The next step will be to prepare a request for proposal or information to be sent to vendors.“Vendors are currently coming to campus to give demonstrations,” Murali said. “Oracle has already come, and other vendors are scheduled soon.”
Ensuring delivery
WSU administrators have requested $1 million from the Legislature in 2008 to prepare a study and report that will be submitted to the state’s Department of Information Systems. “That report must provide a detailed description of the system we are proposing and how we are planning to accomplish that task,” Murali said.
Approval of the plan from DIS is mandatory in order to receive funding consideration from the Legislature. Although it requires a lot of work, Viji said the state’s planning requirement is a “very good thing.”

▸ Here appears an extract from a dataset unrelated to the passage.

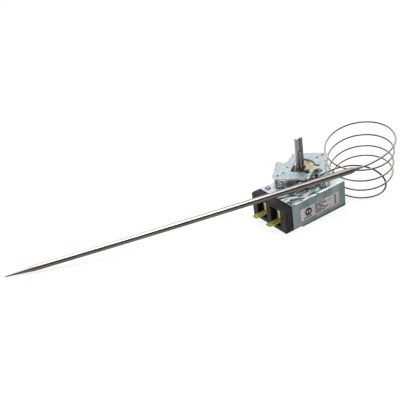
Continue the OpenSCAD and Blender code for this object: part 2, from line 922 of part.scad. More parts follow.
module capillary_sleeve() {
    color(bronze)
        translate(outlet)
            rotate([0, 90 - tail_climb, 0])
                translate([0, 0, 0.8])
                    difference() {
                        cylinder(d = tube_d + 1.6, h = 3.2);
                        translate([0, 0, -1])
                            cylinder(d = tube_d + 0.4, h = 6);
                    }
}

module sensing_bulb() {
    r = bulb_d / 2;
    t = tube_d / 2;
    color(bright)
        translate(bulb_start)
            along(bulb_dir)
                rotate_extrude()
                    polygon([[0, 0.05], [t + 0.35, 0.05], [t + 0.55, 1.5], [r * 0.8, neck_l * 0.6],
                        [r, neck_l], [r, bulb_l - point_l], [t, bulb_l - point_l * 0.5],
                        [tip_r, bulb_l], [0, bulb_l]]);
}

module lever_bracket() {
    color(steel_blue)
        difference() {
            union() {
                translate([-pivot_x - 3, -ear_in - bracket_t, z_case])
                    cube([6, 2 * (ear_in + bracket_t), bracket_t]);
                for (s = [0, 1])
                    mirror([0, s, 0])
                        translate([-pivot_x - 2.4, ear_in, z_case])
                            cube([4.8, bracket_t, pivot_z + 2.4 - z_case]);
            }
            translate([-pivot_x, -10, pivot_z])
                rotate([-90, 0, 0])
                    cylinder(d = pivot_d + 2 * fit, h = 20);
            translate([0, 0, z_case - 1])
                at_bracket_holes()
                    cylinder(d = foot_rivet_d + 2 * fit, h = 4);
        }
}

module lever_pin() {
    reach = ear_in + bracket_t;
    color(shaft_grey) {
        translate([-pivot_x, -reach, pivot_z])
            rotate([-90, 0, 0])
                cylinder(d = pivot_d, h = 2 * reach);
        for (s = [0, 1])
            mirror([0, s, 0])
                translate([-pivot_x, reach, pivot_z])
                    rotate([-90, 0, 0])
                        cylinder(d = pivot_d + 1.2, h = 0.7);
    }
}

module control_shaft() {
    flat_x = flat_across - shaft_d / 2;
    color(shaft_grey)
        difference() {
            union() {
                translate([0, 0, screw_low])
                    cylinder(d = screw_d, h = screw_l + 0.1);
                translate([0, 0, screw_top])
                    cylinder(d = journal_d + 2, h = collar_t);
                translate([0, 0, screw_top])
                    cylinder(d = journal_d, h = shaft_step - screw_top);
                translate([0, 0, shaft_step - 0.1])
                    cylinder(d = shaft_d, h = shaft_h - shaft_step - 0.4);
                translate([0, 0, shaft_h - 0.5])
                    cylinder(d1 = shaft_d, d2 = shaft_d - 1, h = 0.5);
            }
            rotate([0, 0, flat_dir])
                translate([flat_x, -5, shaft_h - flat_l])
                    cube([10, 10, flat_l + 1]);
            translate([0, 0, ring_top - ring_t - 0.05])
                difference() {
                    cylinder(d = journal_d + 1, h = ring_t + 0.1);
                    translate([0, 0, -1])
                        cylinder(d = journal_d - 1, h = 3);
                }
        }
}

module stop_disc() {
    color(bronze)
        translate([0, 0, disc_low])
            difference() {
                union() {
                    cylinder(r = disc_r, h = disc_t);
                    rotate([0, 0, lug_dir - lug_ang / 2])
                        rotate_extrude(angle = lug_ang)
                            translate([journal_d, 0])
                                square([lug_r - journal_d, disc_t - 0.4]);
                }
                translate([0, 0, -1])
                    cylinder(d = journal_d + 2 * fit, h = disc_t + 2);
                for (i = [0 : teeth - 1])
                    if (abs((i * 360 / teeth + 720 - lug_dir) % 360 - 180) < 180 - lug_ang / 2 - 12)
                        rotate([0, 0, i * 360 / teeth])
                            translate([disc_r, 0, -1])
                                rotate([0, 0, tooth_slant])
                                    translate([-tooth_l, -tooth_gap / 2, 0])
                                        cube([tooth_l + 2, tooth_gap, disc_t + 2]);
            }
}

module retaining_ring() {
    color(shaft_grey)
        translate([0, 0, ring_top - ring_t])
            difference() {
                cylinder(d = journal_d + 1.8, h = ring_t);
                translate([0, 0, -1])
                    cylinder(d = journal_d - 0.9, h = 3);
                translate([0, -1.8, -1])
                    cube([8, 3.6, 3]);
            }
}

module range_nut() {
    fork = pin_r + pin_d / 2 + 0.4;
    color(brass)
        difference() {
            union() {
                translate([0, 0, nut_low])
                    cylinder(d = nut_d, h = nut_top - nut_low);
                rotate([0, 0, pin_dir])
                    translate([nut_d / 2 - 1.5, -pin_d / 2 - 1.4, nut_under])
                        cube([fork - nut_d / 2 + 1.5, pin_d + 2.8, nut_web]);
            }
            translate([0, 0, nut_low - 1])
                cylinder(d = screw_d + 2 * run_gap, h = 10);
            translate([0, 0, nut_low - 1])
                cylinder(d = spring_d + 0.9, h = nut_under - nut_low + 1);
            rotate([0, 0, pin_dir])
                translate([pin_r - pin_d / 2 - 0.4, -pin_d / 2 - 0.2, nut_low - 1])
                    cube([pin_d + 4, pin_d + 0.4, 10]);
        }
}

module lever() {
    x1 = push_x + 3.4;
    color(steel_blue)
        difference() {
            union() {
                translate([-pivot_x - 3, -lever_w / 2, lever_low])
                    cube([x1 + pivot_x + 3, lever_w, lever_t]);
                for (s = [0, 1])
                    mirror([0, s, 0])
                        translate([-pivot_x - 2.4, lever_w / 2 - lever_t, ear_low])
                            cube([6, lever_t, lever_low - ear_low + eps]);
            }
            translate([-pivot_x, -10, pivot_z])
                rotate([-90, 0, 0])
                    cylinder(d = pivot_d + 2 * run_gap, h = 20);
            translate([push_x, push_y, lever_low - 1])
                cylinder(d = 3 + 2 * fit, h = 4);
        }
}

module range_spring() {
    r = (spring_d - wire_d) / 2;
    low = lever_top + wire_d / 2;
    high = spring_top - wire_d / 2;
    steps = spring_turns * 20;
    color(shaft_grey)
        swept_tube([for (i = [0 : steps])
            [r * cos(i * 18), r * sin(i * 18), low + (high - low) * i / steps]],
            wire_d / 2 - 0.02, 8);
}

module calibration_screw() {
    color(brass)
        translate([push_x, push_y, 0])
            difference() {
                union() {
                    translate([0, 0, push_top])
                        cylinder(d = 3, h = lever_top - push_top + eps);
                    translate([0, 0, lever_top])
                        cylinder(d = 5, h = 1.6);
                }
                translate([-3, -0.4, lever_top + 0.9])
                    cube([6, 0.8, 2]);
            }
}

module transfer_pin() {
    color(bakelite)
        translate([push_x, push_y, z_blade + touch_gap])
            cylinder(d = push_d, h = push_top - z_blade - 2 * touch_gap);
}

module capsule_button() {
    color(bright)
        translate([cap_x, -cap_y, cap_top + touch_gap])
            cylinder(d = button_d, h = lever_low - cap_top - 2 * touch_gap);
}

module switch_blade() {
    x0 = x_room + tab_t + 1;
    color(bronze)
        difference() {
            translate([x0, push_y - blade_w / 2, z_blade - blade_t])
                cube([push_x + 2 - x0, blade_w, blade_t]);
            translate([x0 + 6, push_y - 0.8, z_blade - 2])
                cube([contact_x - x0 - 18, 1.6, 4]);
        }
}

module moving_contact() {
    color(bright)
        translate([contact_x, push_y, z_contact])
            cylinder(d = contact_d, h = contact_h);
}

case_cover();
switch_base();
mounting_bridge();
case_rivets();
window_plate();
bearing_strip();
hub_bushing();
stop_pin();
cover_screws();
terminal_common();
terminal_load();
terminal_rivets();
load_bracket();
common_bracket();
fixed_contact();
capsule();
capillary_tube();
capillary_sleeve();
sensing_bulb();
lever_bracket();
lever_pin();
control_shaft();
stop_disc();
retaining_ring();
range_nut();
lever();
range_spring();
calibration_screw();
transfer_pin();
capsule_button();
switch_blade();
moving_contact();
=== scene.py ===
"""Looks of the capillary thermostat: camera, materials, smooth tube and bulb, label and light.

The frame has its origin on the shaft's axis at the top of the mounting plate, with +X along the
case towards the coil, +Y to the back and +Z up the shaft. Lengths are in metres, apart from the
tube, the bulb and the label, which are worked out in millimetres and scaled by MM.
"""

import math

import bmesh
import bpy
from mathutils import Matrix, Vector


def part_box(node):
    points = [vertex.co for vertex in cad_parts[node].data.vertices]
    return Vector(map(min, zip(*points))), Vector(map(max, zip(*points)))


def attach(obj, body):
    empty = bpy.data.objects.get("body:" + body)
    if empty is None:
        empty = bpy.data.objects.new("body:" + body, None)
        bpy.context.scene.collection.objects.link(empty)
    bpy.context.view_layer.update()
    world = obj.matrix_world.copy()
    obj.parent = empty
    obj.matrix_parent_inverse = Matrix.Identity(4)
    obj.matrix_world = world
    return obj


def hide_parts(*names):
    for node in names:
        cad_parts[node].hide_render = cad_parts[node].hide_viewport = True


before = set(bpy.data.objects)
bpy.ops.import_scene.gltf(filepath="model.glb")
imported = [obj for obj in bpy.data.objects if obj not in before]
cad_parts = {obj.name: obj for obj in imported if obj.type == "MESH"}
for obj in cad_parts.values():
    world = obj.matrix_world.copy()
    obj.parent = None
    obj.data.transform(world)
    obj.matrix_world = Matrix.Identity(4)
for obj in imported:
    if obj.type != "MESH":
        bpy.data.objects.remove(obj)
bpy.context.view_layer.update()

MM = 0.001
CASE_LOW, CASE_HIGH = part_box("case_cover")
CAPSULE_LOW, CAPSULE_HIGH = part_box("capsule")
GROUND = CASE_LOW.z

# Level directions: the one that the photographed corner of the case faces, and the one across it
FACING = (-0.47, -0.88)
ACROSS = (0.88, -0.47)

# Camera, fitted to the edges of the case and the plate in the photograph
SENSOR_W = 36.0
PHOTO_PX = 400.0
FOCAL_PX = 658.27
AZIMUTH = math.radians(-28.134)
ELEVATION = math.radians(29.777)
ROLL = math.radians(-9.677)
CAMERA_AT = Vector((-0.31897, -0.40299, 0.27186))
NEAR_CLIP = 0.01
FAR_CLIP = 20.0


def make_camera():
    """Looks at the object from the photograph's place, rolled about the line of sight."""
    back = Vector((math.sin(AZIMUTH) * math.cos(ELEVATION),
                   -math.cos(AZIMUTH) * math.cos(ELEVATION),
                   math.sin(ELEVATION)))
    side = Vector((0, 0, 1)).cross(back).normalized()
    up = back.cross(side)
    rolled_side = math.cos(ROLL) * side + math.sin(ROLL) * up
    rolled_up = -math.sin(ROLL) * side + math.cos(ROLL) * up
    turn = Matrix((rolled_side, rolled_up, back)).transposed().to_4x4()
    data = bpy.data.cameras.new("camera")
    data.sensor_width = SENSOR_W
    data.lens = FOCAL_PX * SENSOR_W / PHOTO_PX
    data.clip_start = NEAR_CLIP
    data.clip_end = FAR_CLIP
    camera = bpy.data.objects.new("camera", data)
    camera.matrix_world = Matrix.Translation(CAMERA_AT) @ turn
    bpy.context.scene.collection.objects.link(camera)
    bpy.context.scene.camera = camera


make_camera()


# Node trees

WHITE = (1, 1, 1)
DARK = (0, 0, 0)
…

“There have been other agencies that have been given large amounts of funding in the past but failed to produce what they promised. The state put this system in place to ensure that all state organizations can deliver on their promises and that taxpayer money is being well spent. They are demanding responsibility and accountability for what they are giving us.”
Target 2012
Completing the research and plan to move WSU’s core system to the next level is an “enormous task that is broad in scope,” Murali said. “It will take us through much of 2008 to complete it. If we get funding, we anticipate that implementation of that plan will begin in 2009 and that it will take about three years to develop.”